The politics of pensions in Canada 1960-1987 Desjardins, Marc


This thesis examines the evolution of Canadian pension politics over the last twenty-five years in order to understand why, after creating a public contributory plan in 1965, the state refused to extend its reach further in the 1980s and rather opted to regulate employer-sponsored pensions. This thesis develops an analytical framework which differs from previous studies. It postulates that pension politics can be best understood through the analysis of conflict within and between the non-governmental, intergovernmental and intragovernmental arenas. The study reveals that the provision of replacement income through public arrangements interfered with profitable activities in the business community and led to major confrontations.

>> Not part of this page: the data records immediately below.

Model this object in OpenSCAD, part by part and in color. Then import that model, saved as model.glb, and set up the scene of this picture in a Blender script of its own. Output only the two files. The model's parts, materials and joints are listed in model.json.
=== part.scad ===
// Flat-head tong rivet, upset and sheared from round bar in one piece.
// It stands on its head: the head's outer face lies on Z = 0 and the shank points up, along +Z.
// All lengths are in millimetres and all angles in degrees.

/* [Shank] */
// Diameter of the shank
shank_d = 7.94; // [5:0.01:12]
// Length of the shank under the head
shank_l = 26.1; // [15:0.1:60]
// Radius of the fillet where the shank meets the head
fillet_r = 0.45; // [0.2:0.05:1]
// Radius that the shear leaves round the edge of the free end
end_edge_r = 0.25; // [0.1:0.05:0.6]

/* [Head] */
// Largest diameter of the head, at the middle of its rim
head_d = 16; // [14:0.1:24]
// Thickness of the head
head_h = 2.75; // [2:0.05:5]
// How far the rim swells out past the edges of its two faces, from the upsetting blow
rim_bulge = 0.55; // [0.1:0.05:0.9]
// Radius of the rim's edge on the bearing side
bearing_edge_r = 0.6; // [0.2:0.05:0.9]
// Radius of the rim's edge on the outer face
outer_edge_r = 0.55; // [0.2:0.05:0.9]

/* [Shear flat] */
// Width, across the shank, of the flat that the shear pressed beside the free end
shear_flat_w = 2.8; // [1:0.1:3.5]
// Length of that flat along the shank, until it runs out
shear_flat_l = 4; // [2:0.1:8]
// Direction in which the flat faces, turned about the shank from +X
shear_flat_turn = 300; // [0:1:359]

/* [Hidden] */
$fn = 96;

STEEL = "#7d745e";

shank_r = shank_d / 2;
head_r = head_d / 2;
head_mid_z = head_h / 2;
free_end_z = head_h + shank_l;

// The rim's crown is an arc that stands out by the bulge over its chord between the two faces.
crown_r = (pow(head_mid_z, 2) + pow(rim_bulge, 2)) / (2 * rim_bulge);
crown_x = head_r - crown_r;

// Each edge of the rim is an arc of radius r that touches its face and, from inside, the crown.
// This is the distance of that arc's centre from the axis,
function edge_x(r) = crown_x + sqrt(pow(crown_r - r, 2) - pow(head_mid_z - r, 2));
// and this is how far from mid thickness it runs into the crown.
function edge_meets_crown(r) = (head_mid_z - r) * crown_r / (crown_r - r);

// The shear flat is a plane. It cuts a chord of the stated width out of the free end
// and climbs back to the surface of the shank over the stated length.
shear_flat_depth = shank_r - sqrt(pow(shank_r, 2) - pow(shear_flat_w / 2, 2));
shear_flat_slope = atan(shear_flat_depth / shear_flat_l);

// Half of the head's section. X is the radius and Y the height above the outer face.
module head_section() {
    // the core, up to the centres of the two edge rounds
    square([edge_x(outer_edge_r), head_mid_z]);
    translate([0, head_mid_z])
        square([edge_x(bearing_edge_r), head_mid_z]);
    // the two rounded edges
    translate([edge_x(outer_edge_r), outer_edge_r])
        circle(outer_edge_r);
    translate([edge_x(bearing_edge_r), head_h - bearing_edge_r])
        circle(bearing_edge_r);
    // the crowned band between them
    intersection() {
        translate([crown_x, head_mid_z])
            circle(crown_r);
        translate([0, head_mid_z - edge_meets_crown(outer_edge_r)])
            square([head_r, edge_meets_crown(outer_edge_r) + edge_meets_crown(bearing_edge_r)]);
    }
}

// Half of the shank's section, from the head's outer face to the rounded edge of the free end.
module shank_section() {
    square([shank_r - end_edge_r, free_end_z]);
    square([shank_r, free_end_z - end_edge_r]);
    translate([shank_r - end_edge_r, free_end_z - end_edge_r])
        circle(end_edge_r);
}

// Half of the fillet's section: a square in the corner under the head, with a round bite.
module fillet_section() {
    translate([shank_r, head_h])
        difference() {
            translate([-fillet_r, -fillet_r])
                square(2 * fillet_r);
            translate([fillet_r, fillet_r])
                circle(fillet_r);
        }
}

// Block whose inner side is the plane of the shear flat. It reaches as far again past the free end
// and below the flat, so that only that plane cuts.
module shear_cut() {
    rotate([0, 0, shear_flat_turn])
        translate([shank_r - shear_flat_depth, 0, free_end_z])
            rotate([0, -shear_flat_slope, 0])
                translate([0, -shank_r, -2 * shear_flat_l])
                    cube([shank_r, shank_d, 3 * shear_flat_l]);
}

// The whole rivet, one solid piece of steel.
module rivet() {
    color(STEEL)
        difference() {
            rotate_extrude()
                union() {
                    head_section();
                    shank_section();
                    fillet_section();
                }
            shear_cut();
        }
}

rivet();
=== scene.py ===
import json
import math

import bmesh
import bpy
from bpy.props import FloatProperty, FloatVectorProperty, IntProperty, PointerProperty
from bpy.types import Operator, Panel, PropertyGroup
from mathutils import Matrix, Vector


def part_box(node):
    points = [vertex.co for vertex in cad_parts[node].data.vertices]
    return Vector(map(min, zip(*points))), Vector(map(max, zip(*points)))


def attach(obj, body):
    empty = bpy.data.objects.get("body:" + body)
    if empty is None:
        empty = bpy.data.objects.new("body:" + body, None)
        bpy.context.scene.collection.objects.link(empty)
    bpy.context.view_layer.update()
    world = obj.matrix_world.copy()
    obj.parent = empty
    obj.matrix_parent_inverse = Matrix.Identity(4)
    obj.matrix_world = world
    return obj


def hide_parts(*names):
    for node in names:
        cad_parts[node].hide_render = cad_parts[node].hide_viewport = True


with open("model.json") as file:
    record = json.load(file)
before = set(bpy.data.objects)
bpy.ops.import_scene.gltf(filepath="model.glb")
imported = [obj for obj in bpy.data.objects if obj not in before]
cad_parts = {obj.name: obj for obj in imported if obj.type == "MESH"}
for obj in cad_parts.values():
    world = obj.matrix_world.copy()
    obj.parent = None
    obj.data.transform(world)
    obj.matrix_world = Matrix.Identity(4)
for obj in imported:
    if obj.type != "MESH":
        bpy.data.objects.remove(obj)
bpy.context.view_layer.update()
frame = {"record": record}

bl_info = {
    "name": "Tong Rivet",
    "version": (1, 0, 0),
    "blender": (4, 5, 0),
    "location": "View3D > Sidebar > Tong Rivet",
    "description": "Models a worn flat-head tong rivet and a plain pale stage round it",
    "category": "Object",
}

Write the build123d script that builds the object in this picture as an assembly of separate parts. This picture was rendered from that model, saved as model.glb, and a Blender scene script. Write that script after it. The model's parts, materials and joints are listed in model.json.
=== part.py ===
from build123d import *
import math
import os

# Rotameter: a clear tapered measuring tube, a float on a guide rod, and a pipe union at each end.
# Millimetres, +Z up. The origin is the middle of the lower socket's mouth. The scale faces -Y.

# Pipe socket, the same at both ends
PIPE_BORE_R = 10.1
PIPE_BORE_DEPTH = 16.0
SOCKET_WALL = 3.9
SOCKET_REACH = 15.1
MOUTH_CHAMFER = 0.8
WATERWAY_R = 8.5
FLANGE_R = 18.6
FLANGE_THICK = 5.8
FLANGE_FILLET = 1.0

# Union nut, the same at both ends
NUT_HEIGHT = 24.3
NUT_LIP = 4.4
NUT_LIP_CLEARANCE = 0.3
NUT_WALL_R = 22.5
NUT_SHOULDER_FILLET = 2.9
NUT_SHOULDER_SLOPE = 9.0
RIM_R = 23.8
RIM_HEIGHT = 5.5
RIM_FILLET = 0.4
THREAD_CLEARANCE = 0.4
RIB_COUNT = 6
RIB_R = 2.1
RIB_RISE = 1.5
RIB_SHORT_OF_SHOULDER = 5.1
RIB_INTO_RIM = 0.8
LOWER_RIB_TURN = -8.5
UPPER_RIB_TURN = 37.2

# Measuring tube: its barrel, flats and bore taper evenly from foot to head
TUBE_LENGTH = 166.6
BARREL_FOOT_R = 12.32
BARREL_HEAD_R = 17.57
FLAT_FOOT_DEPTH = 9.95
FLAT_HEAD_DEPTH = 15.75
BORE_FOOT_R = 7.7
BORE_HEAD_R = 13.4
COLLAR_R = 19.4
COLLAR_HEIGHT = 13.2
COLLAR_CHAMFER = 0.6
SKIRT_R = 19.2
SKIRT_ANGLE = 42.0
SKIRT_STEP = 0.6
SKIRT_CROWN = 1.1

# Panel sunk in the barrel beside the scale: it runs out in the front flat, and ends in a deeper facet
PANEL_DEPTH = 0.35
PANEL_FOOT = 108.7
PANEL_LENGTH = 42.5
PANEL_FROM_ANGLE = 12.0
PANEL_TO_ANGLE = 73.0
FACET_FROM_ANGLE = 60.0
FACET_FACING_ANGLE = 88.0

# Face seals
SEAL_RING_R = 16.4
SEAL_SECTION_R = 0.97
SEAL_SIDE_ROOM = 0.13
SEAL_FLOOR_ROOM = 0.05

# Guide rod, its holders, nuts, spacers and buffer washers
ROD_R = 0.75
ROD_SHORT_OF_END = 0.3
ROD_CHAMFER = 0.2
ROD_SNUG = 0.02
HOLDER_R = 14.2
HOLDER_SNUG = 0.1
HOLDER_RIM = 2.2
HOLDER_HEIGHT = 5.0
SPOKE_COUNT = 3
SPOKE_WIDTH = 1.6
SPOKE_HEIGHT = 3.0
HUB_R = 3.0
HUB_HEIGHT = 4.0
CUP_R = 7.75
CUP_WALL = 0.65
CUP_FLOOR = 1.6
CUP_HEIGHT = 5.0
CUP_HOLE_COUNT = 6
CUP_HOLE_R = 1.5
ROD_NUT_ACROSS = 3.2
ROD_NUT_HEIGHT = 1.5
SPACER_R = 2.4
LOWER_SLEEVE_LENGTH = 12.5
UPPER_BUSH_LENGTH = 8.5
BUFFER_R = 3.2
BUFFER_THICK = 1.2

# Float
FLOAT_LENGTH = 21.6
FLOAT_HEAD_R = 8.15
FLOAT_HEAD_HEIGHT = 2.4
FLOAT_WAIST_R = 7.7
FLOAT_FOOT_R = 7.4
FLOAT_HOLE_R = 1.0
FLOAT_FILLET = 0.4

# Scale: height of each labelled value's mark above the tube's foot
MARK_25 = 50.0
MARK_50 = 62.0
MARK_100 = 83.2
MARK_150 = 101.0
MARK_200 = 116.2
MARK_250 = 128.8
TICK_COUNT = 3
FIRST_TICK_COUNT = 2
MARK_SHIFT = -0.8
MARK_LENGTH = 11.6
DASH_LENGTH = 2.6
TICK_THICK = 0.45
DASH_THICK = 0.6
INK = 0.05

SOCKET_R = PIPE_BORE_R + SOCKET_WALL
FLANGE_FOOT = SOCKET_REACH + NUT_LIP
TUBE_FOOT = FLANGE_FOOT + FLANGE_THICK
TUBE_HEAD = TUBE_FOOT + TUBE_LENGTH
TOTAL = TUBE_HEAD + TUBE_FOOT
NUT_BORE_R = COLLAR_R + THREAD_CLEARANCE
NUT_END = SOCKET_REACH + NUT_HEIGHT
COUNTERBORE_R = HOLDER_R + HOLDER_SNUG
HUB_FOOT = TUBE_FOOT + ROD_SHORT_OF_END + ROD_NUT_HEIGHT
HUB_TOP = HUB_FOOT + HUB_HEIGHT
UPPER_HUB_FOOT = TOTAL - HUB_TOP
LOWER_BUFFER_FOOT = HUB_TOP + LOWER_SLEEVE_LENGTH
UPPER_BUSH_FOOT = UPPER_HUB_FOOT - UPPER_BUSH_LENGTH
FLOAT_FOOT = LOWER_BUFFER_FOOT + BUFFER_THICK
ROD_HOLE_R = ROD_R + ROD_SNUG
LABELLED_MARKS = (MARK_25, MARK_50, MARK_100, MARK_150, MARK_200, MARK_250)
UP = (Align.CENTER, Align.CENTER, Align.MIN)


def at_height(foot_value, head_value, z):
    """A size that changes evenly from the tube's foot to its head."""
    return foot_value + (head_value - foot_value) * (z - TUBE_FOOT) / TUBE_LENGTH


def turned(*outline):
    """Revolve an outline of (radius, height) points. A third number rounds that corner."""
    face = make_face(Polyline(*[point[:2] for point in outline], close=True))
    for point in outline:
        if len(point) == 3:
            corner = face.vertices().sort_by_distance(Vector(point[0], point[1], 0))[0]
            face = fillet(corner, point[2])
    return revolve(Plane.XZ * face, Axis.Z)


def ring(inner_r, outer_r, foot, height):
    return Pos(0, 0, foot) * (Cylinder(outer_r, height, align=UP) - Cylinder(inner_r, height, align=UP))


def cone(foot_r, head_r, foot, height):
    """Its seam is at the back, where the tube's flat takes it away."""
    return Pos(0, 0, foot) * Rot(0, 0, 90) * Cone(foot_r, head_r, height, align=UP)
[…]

It also explains why there has been much less resistance to state intervention which aims to protect the elderly from outright poverty From 1960 to 1980 pension politics has evolved from a positive-sum game to a zero-sum game. While the creation of the CPP/QPP left ample room for private activities in this domain, a further extension of these arrangements in the 1980s would have seriously curtailed and transformed the role of business interests. This thesis challenges the view that the process of intergovernmental negotiations was a prime determinant of the failure of business interests in the 1960s and their success in the 1980s. Rather it is the failure of the insurance industry to gain the support of the rest of the business community and its attempt to derail the process which led to its failure in the first instance and its capacity to draw support and make significant counter-proposals which allowed the private sector to play an important role in the second instance. While the proposal for an expanded CPP drew business interests closer together, it pulled elements of the federal government apart. It is this deadlock, rather than intergovernmental bickering, which delayed the reform process. Finally, the regulation of employer-sponsored pensions was not preceded by open intergovernmental confrontation but came as a result of an adjustment process and negotiations rapidly led to concrete results although they held a greater potential for failure. Federalism does not seem to have seriously biased the nature of the pension policy-making process.